While I do freely and without grudge admit that sometimes there are nuggets of wisdom in these talks that I write down for later remembrance, more often than not I feel disinterested and annoyed...feelings which I quickly channel through pithy and snarky remarks under my breath, or full-scale impersonations later. It is a fault and I admit it. (Though I don't imagine that I'll succeed in changing it by the end of the weekend. I know: self-fulfilling prophecy.) That said, I know the church has more to offer, as I've met some amazing women who inspire the hell out of me because of it. Women who make me feel like John the Baptist about Jesus when he said he wasn't worthy to tie His shoes. I also know that the truth of my religion for me isn't based upon its ability to produce soul-stirring female speakers twice a year for my personal enjoyment and edification. It'd be nice...really really nice, but not essential. I know that these women exist, even if they don't take the pulpit in Salt Lake every April and October.

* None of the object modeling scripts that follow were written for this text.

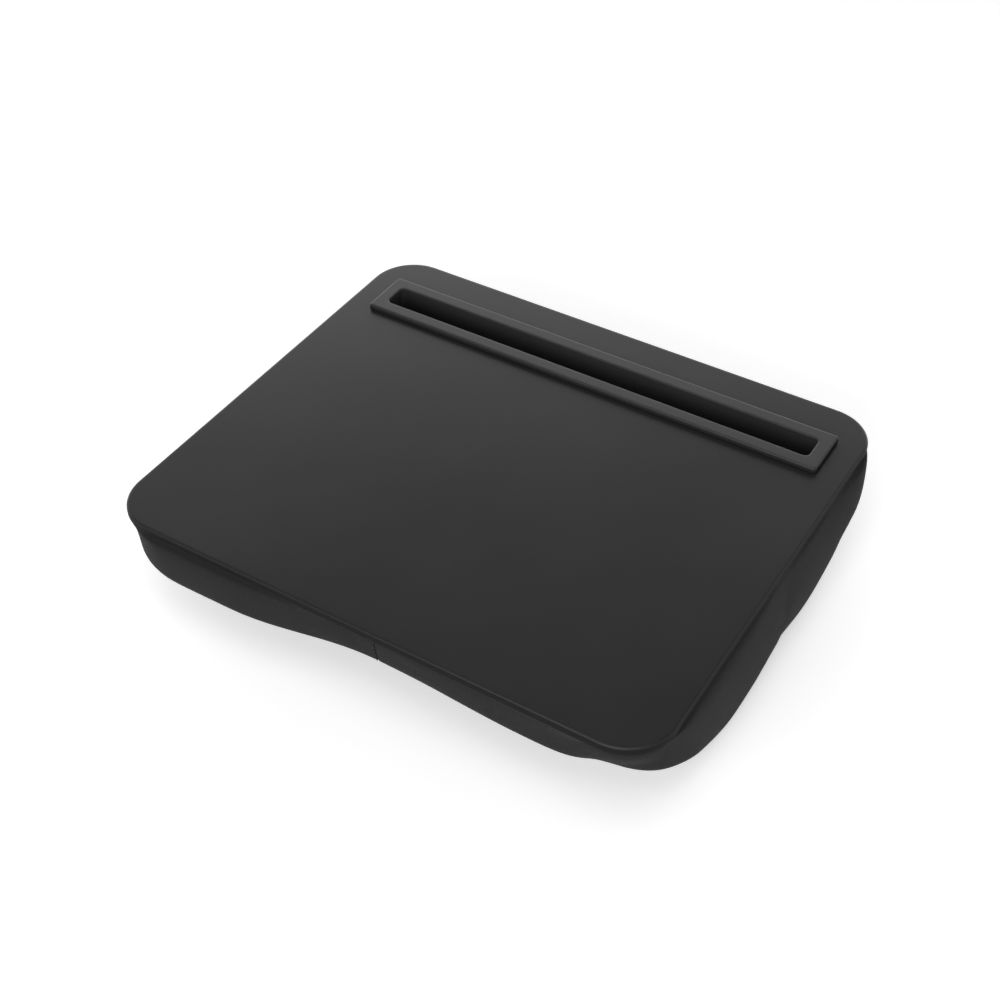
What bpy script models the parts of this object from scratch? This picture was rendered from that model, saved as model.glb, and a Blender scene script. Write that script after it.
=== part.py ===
"""Tablet cushion stand: a moulded board with a drop-in tablet trough, on a two-lobed bead cushion.

Metres, +Z up, +X to the right and +Y to the back as the user sees it. The origin is on the
floor under the middle of the board.
"""

import math

import bmesh
import bpy
from mathutils import Vector

MM = 0.001

# Board
BOARD_WIDTH = 310 * MM
BOARD_DEPTH = 262 * MM
BOARD_CORNER = 25.5 * MM
BOARD_TOP = 56 * MM
BOARD_PLATE = 2.2 * MM
BOARD_RIM_HEIGHT = 3.8 * MM
BOARD_RIM_WALL = 2.2 * MM
BOARD_EDGE_ROUND = 1.3 * MM
RIB_HEIGHT = 1.3 * MM
RIB_WIDTH = 1.6 * MM
COLLAR_MARGIN = 2.5 * MM

# Tablet slot and its trough
SLOT_LENGTH = 264 * MM
SLOT_WIDTH = 15.5 * MM
SLOT_CORNER = 3 * MM
SLOT_DEPTH = 22 * MM
SLOT_FROM_BACK = 31 * MM
FLANGE_BORDER = 7.6 * MM
FLANGE_RISE = 3 * MM
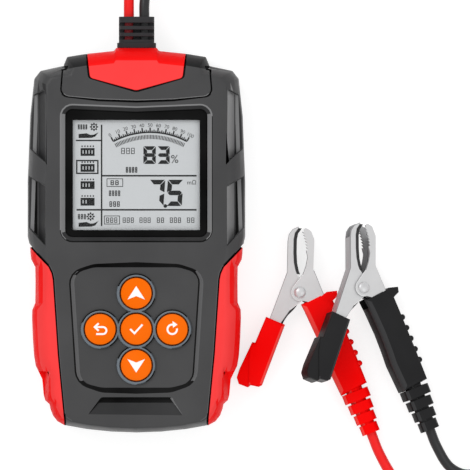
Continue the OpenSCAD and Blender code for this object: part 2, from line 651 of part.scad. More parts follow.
module torsion_spring() color("#303234") {
  coil_r = rivet_d / 2 + 0.5 + spring_d / 2;
  pitch = spring_d * 0.94;
  for (i = [-1.5 : 1 : 1.5]) translate([0, 0, i * pitch]) rotate_extrude()
    translate([coil_r, 0]) circle(d = spring_d, $fn = 20);
  sweep([[0.6, -coil_r, 0], [-0.8, -4.9, 0], [-2.8, -6.6, 0], [-5.2, -9, 0], [-6.9, -11.6, 0]],
        spring_d / 2, 8);
  sweep([[-0.4, -coil_r, 0.02], [1.8, -3.6, 0], [4.4, -5.7, 0]], spring_d / 2, 8);
}
// Dark contact strip that lines the free jaw.
module contact() color("#2b2b2b") slab(concat(
  free_inner, [for (i = [len(free_inner) - 1 : -1 : 0]) free_inner[i] + [1.2, -0.2]]), lever_w);

handle_plan = [
  [0.3, -4.9], [2.7, -9.6], [6.7, -18.2], [9.7, -26], [11.4, -31], [16.6, -41.7],
  [26.9, -36.2], [22.6, -25.4], [15.8, -9], [13.2, -3], [8.2, -0.9]
];
guard_plan = [[12, -5], [13.3, -3.2], [15.1, -1.5], [14.9, 0.7], [10.8, 0.2], [8.4, -1.6]];
module handle_shape() {
  way = [26.9 - 15.8, -36.2 + 9];
  u = way / norm(way);
  moulded(handle_plan, handle_t, 1.9);
  slab(guard_plan, handle_t - 1.6);
  for (i = [0 : 4]) let (p = [15.8, -9] + u * (2.6 + 4.6 * i)) hull()
    for (s = [-1, 1]) translate([p[0] + 0.2, p[1], s * (handle_t / 2 - 2.4)]) sphere(r = 1.25, $fn = 12);
  boot();
}
// Bend relief: rings that shrink towards the lead, joined by a core.
boot_rings = 4;
module boot() {
  way = boot_end - boot_from;
  length = norm(way);
  pitch = length / boot_rings;
  translate([boot_from[0], boot_from[1], 0]) rotate([90, 0, atan2(way[0], -way[1])]) {
    translate([0, 0, -1]) cylinder(d1 = 7, d2 = 5.6, h = length + 0.5);
    for (i = [0 : boot_rings - 1]) let (w = 11 - 1.2 * i, h = handle_t - 0.7 - 0.7 * i)
      translate([0, 0, pitch * i + 0.9]) linear_extrude(pitch - 0.9)
        polygon(rounded([[w / 2, -h / 2, 2.2], [w / 2, h / 2, 2.2], [-w / 2, h / 2, 2.2],
                         [-w / 2, -h / 2, 2.2]], 3));
  }
}
module handle(tint) color(tint) difference() {
  handle_shape();
  fixed_lever();
  translate([0, 0, -ear_w / 2]) cylinder(r = 8.6, h = ear_w);
}
sleeve_plan = [
  [-13.6, -9.8], [-18, -20.2], [-19.2, -20], [-24.4, -31], [-25.4, -34.2], [-24.6, -36.8], [-20.9, -38.2],
  [-19.8, -37.3], [-16.6, -38], [-15.2, -37.3], [-6, -13]
];
// Lower flange along the outer side of the sleeve.
sleeve_flange = [[-18.6, -18], [-30, -18], [-30, -40], [-20.6, -40], [-20.3, -25.6]];
module sleeve(tint) color(tint) difference() {
  moulded(sleeve_plan, sleeve_t, 1.1);
  slab(free_lever_plan, lever_w);
  mirror_z(0) translate([0, 0, sleeve_t / 2 - 0.5]) linear_extrude(2) polygon(sleeve_flange);
}

// ---- the clamps and leads where they lie ----

red_at = [65.6, -27.3, handle_t / 2 + 0.2];
black_tip = [89.2, 0.5, 6.8];
black_roll = 23;
module red_place() translate(red_at) children();
module black_place() translate(black_tip)
  rotate(a = black_roll, v = [-boot_end[0], tip_y - boot_end[1], 0])
    translate([0, -tip_y, 0]) children();
module red_fixed_lever() red_place() fixed_lever();
module red_free_lever() red_place() free_lever();
module red_rivet() red_place() rivet();
module red_spring() red_place() torsion_spring();
module red_contact() red_place() contact();
module red_handle() red_place() handle("#ff1616");
module red_sleeve() red_place() sleeve("#ff1616");
module black_fixed_lever() black_place() fixed_lever();
module black_free_lever() black_place() free_lever();
module black_rivet() black_place() rivet();
module black_spring() black_place() torsion_spring();
module black_contact() black_place() contact();
module black_handle() black_place() handle("#2d2d2d");
module black_sleeve() black_place() sleeve("#2d2d2d");

relief_end = foot_y + body_l + relief_l;
boot_way = (boot_end - boot_from) / norm(boot_end - boot_from);
red_end = [red_at[0] + boot_end[0], red_at[1] + boot_end[1], red_at[2]];
black_end = [black_tip[0] + boot_end[0], black_tip[1] - tip_y + boot_end[1], black_tip[2]];
red_route = [
  [-lead_gap / 2, relief_end, relief_z], [-lead_gap / 2, relief_end + 6, relief_z],
  [-2.8, 96.6, 11.9], [-0.8, 104, 8.6], [4.2, 110.4, 5], [12, 114.6, 2.8], [22, 116.5, 2.1],
  [50, 117, 2.1], [80, 117, 2.1], [110, 117, 2.1], [132, 116.5, 2.1], [142, 114, 2.1],
  [150.5, 108.5, 2.1], [156, 100, 2.1], [158, 90, 2.1], [158.5, 60, 2.1], [158.5, 30, 2.1],
  [158.5, 0, 2.1], [158.5, -30, 2.1], [158.5, -60, 2.1], [158, -84, 2.1], [156, -94, 2.1],
  [151, -103, 2.1], [142.5, -109.5, 2.1], [132, -112.5, 2.1], [121.5, -112.5, 2.3],
  [112, -109.5, 2.8], [104.2, -103, 3.8], red_end + 9 * [boot_way[0], boot_way[1], -0.02], red_end
];
black_route = [
  [lead_gap / 2, relief_end, relief_z], [lead_gap / 2, relief_end + 5, relief_z],
  [3.9, 94.4, 11.8], [6.8, 100.4, 8.6], [12.2, 105.2, 5], [20, 108.6, 2.8], [30, 110, 2.1],
  [55, 110.4, 2.1], [80, 110.4, 2.1], [105, 110.4, 2.1], [128, 110, 2.1], [138, 107.6, 2.1],
  [146, 101.5, 2.1], [150.6, 92.5, 2.1], [151.6, 82, 2.1], [151.8, 55, 2.1], [151.8, 25, 2.1],
  [151.8, -5, 2.1], [151.8, -35, 2.1], [151.6, -65, 2.1], [150.8, -80, 2.2], [147.6, -90.5, 2.4],
  [141, -98, 2.9], [133, -100.6, 3.7], [126, -97.6, 4.9],
  black_end + 7 * [boot_way[0], boot_way[1], -0.05], black_end
];
module lead_red() color("#e00000") sweep(red_route, lead_r, 10);
module lead_black() color("#2a2a2a") sweep(black_route, lead_r, 10);

rear_cover();
front_cover();
grip_left();
grip_right();
top_trim();
cable_cap();
strain_relief();
display_bezel();
display_lens();
display_glass();
backlight();
key_surround();
key_up();
key_down();
key_left();
key_middle();
key_right();
key_switches();
main_board();
board_parts();
load_resistors();
board_screws();
cover_screws();
tail_red();
tail_black();
lead_red();
lead_black();
red_fixed_lever();
red_free_lever();
red_rivet();
red_spring();
red_contact();
red_handle();
red_sleeve();
black_fixed_lever();
black_free_lever();
black_rivet();
black_spring();
black_contact();
black_handle();
black_sleeve();
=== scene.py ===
"""Handheld battery tester with two spring clamps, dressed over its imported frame."""

from __future__ import annotations

import json
import logging
import math
from dataclasses import dataclass, field
from enum import Enum, IntEnum
from typing import Callable, Iterable, Sequence

import bmesh
import bpy
from bmesh.types import BMesh, BMFace, BMVert
from bpy.types import Material, Node, NodeSocket, Object
from mathutils import Matrix, Vector

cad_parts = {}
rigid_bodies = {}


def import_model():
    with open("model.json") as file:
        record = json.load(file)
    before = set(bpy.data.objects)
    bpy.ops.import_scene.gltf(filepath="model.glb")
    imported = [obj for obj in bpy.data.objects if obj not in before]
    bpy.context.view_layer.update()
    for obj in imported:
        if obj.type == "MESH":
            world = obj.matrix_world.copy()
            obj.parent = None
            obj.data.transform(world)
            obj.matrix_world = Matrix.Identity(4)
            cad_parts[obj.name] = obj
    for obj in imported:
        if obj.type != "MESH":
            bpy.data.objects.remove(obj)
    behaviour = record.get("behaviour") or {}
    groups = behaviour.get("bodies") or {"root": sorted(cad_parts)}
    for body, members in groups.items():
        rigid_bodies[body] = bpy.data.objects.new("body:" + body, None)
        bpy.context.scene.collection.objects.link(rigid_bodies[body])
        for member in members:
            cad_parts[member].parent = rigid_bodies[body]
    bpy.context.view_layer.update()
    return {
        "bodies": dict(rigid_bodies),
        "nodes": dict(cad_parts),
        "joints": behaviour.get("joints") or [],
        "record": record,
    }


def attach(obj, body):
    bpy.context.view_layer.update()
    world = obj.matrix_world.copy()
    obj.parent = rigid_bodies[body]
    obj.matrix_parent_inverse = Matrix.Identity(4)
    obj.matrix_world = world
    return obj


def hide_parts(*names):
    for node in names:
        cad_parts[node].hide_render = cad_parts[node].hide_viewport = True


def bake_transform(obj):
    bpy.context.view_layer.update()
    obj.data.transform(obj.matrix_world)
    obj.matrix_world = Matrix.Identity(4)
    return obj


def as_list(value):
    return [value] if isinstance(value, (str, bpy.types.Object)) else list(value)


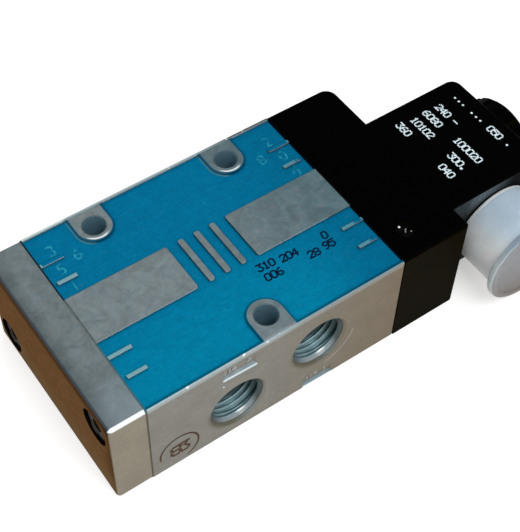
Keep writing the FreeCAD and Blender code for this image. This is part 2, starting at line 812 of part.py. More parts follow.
def make_solenoid_cover():
    body = new_body("solenoid_cover")
    outline = sketch_on(body, "cover_outline", "XY_Plane")
    draw_rectangle(outline, "cover_start", "cover_end", "near_side", "far_side")
    pad(body, "cover_block", outline, "moulding_top")
    corner = number("cover_end")
    for side in ("near", "far"):
        rounded(body, f"{side}_cover_corner", f"cover_{side}_corner_radius", [
            (UP, {"x": corner, "y": number(f"{side}_side")})])
    chamfered(body, "cover_top_edge", "cover_edge_bevel", [
        (ACROSS, {"x": corner, "z": number("moulding_top")})])
    bore_along(body, "piston_chamber", "0", "axis_height", steps(
        "cover_start", ("piston_diameter / 2 + running_gap", "chamber_end")))
    for index, (across, up) in enumerate(COVER_SCREWS):
        bore_along(body, f"screw_seat_{index}", across, up, steps(
            "cover_end",
            ("large_screw_head_diameter / 2 + screw_clearance", "cover_end - large_screw_sinking"),
            ("large_screw_diameter / 2 + screw_clearance", "cover_start")))
    bore_along(body, "feed_drilling", "feed_across", "supply_port_height", steps(
        "cover_start", ("pilot_drilling_diameter / 2", "cover_end")))
    bore_along(body, "control_drilling", "control_across", "axis_height", steps(
        "chamber_end", ("pilot_drilling_diameter / 2", "cover_end")))
    for index, (across, up) in enumerate(PILOT_SCREWS):
        bore_along(body, f"pilot_screw_thread_{index}", across, up, steps(
            "cover_end",
            ("small_screw_diameter / 2 + thread_clearance",
             "cover_end - small_screw_engagement - thread_clearance")))
    bore_up(body, "override_bore", "override_along", "override_across", steps(
        "moulding_top",
        ("override_radius + running_gap", "override_bottom - override_travel - running_gap"),
        ("override_spring_diameter / 2 + screw_clearance", "override_floor")))
    return body


def make_gasket(name, start, outline, holes):
    """A flat seal with round holes given as (across, up, radius)."""
    body = new_body(name)
    sketch = sketch_on(body, f"{name}_outline", "YZ_Plane", ("0", "0", start))
    draw_rectangle(sketch, *outline)
    for hole in holes:
        draw_circle(sketch, *hole)
    pad(body, f"{name}_sheet", sketch, "gasket_thickness")
    return body


def screw_holes(places, size):
    """Clearance holes for screws of one size."""
    return [(across, up, f"{size}_diameter / 2 + screw_clearance") for across, up in places]


def make_socket_screw(name, size, head_face, shoulder, tip, inward):
    """A socket head screw along X: head from head_face to shoulder, shank on to tip."""
    body = turned_along(name, steps(
        head_face, (f"{size}_head_diameter / 2", shoulder), (f"{size}_diameter / 2", tip)))
    hexagon = sketch_on(body, f"{name}_hexagon", "YZ_Plane", ("0", "0", head_face))
    corner = f"{size}_socket / sqrt(3)"
    angles = [math.radians(60 * index) for index in range(6)]
    draw_polygon(hexagon, [
        (f"{corner} * {math.cos(angle):.6f}", f"{corner} * {math.sin(angle):.6f}")
        for angle in angles])
    pocket(body, f"{name}_socket", hexagon, f"{size}_head_height * 0.6", inward == "+")
    return body


def make_screws(name, size, places, face, joint, inward):
    """Equal socket head screws, one at each (across, up) place, sunk below a face of one piece
    and screwed inward past its joint with the next."""
    outward = "-" if inward == "+" else "+"
    shoulder = f"{face} {inward} {size}_sinking"
    head_face = f"{shoulder} {outward} {size}_head_height"
    tip = f"{joint} {inward} {size}_engagement"
    screws = []
    for index, (across, up) in enumerate(places):
        screw = make_socket_screw(f"{name}_{index}", size, head_face, shoulder, tip, inward)
        screws.append(place(screw, across=across, up=up))
    return group(name, screws)


# ---------------------------------------------------------------- spool train

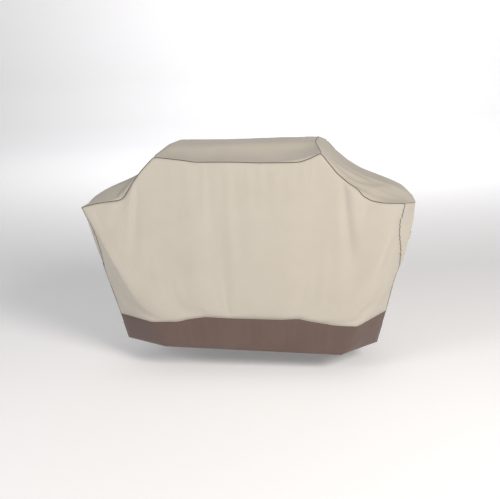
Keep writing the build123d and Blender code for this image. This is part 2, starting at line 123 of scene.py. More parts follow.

And who knows, maybe by the time I'm one of those grandmothers with 5 kids and 12 grandkids, I'll see someone more like me standing at that pulpit telling me a story that shows her discipleship and has nothing to do with her lovely children or anyone else's lovely children.
Until that day, I reserve the right to wish that the most visible ladies of the church would give me a little something more to be inspired by, and to aspire to.